The first half of the lesson was devoted to the manner in which one properly holds a guitar. The thumb of the fretting hand is to be positioned just so against the center of the neck, the wrist arched just so, the fingers poised just so, each assigned a particular string and fret. The plucking fingers, too, each had a discrete task. Visions of Chuck Berry scotch-hopping across the stage and Johnny Cash whanging away at shoulder level came to mind, but I held my tongue.
Then she asked me to demonstrate what I knew about playing the guitar.
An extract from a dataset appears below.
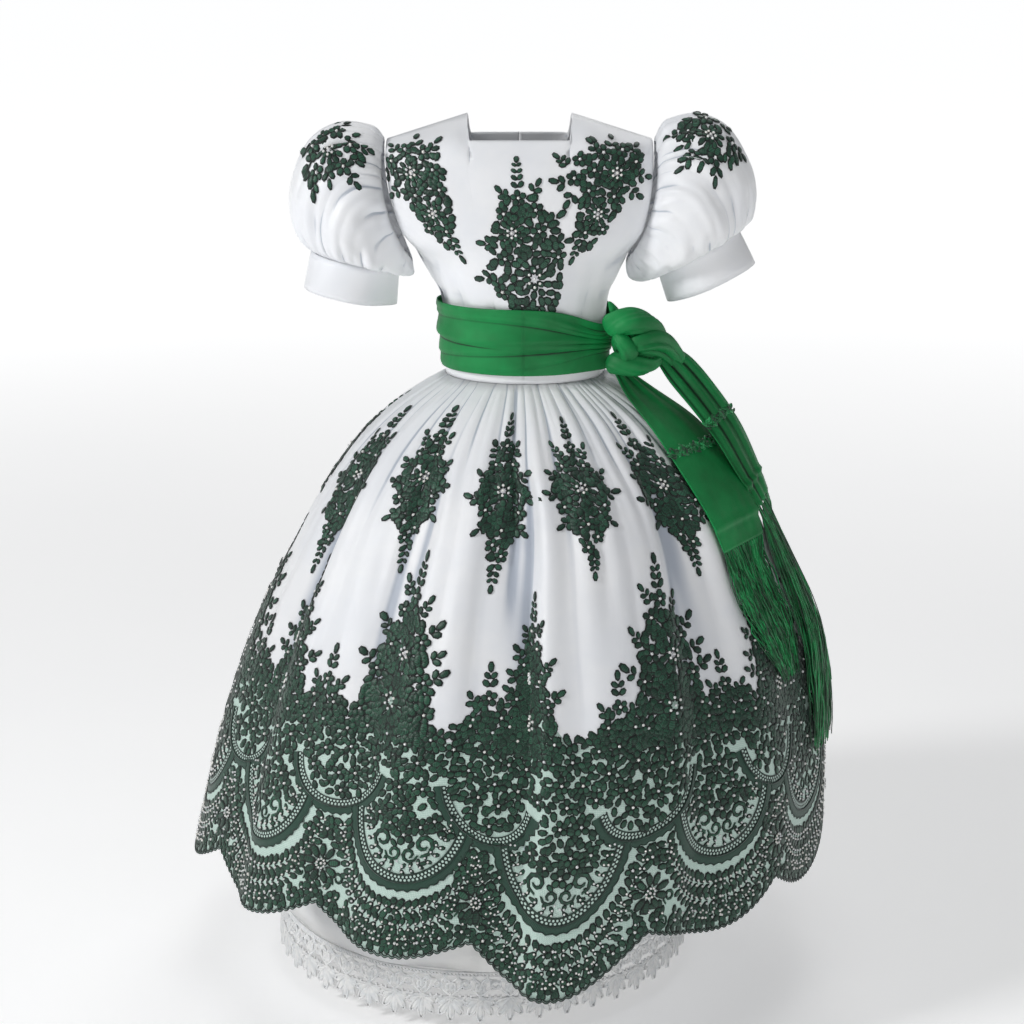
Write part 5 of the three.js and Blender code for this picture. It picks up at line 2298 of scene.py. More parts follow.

I launched into “I Ride an Old Paint,” glancing up from staring at my left hand while the fellow cowpokes were taking my pony from his stall and tying my bones to the saddle, to catch the same hint of horror in Tina’s eyes that I’d once seen on my mother’s when she discovered that the neatly wrapped package we found next to the road contained chicken guts.
Murray the Dolt saved me and Tina from the embarrassment of a professional critique. Murray was a special needs housecat, rendered into a permanent state of stupor by imbibing bong water as a kitten. Just as Tina was relaxing her tight smile, ready to mash my dreams into a gooey pulp, Murray sauntered into the parlor, spun a couple of quick brodies, put it in reverse, parked in front of the guitar cases and sprayed a full load of cat piss all over the velvet interiors.
Tina managed an E above high C when she screamed “Ohhhh, Noooo.” Murray shook his tail a few times, winked at her, dodged my boot, and scampered away toward the kitchen. Tina was in total fussy shock as I tried to soak up Murray’s indiscretion from her guitar case with my snot rag.
She carried the guitar and case separately and very delicately back to the Olds. I wrote a check on the ranch portion of my fortune for $350 to cover the cost of a new case, and we agreed that she was not the suitable person to teach me how to play the guitar. It took decades for Murray’s scent to evaporate from the Martin case. I can now play “I Ride an Old Paint” in a couple of keys.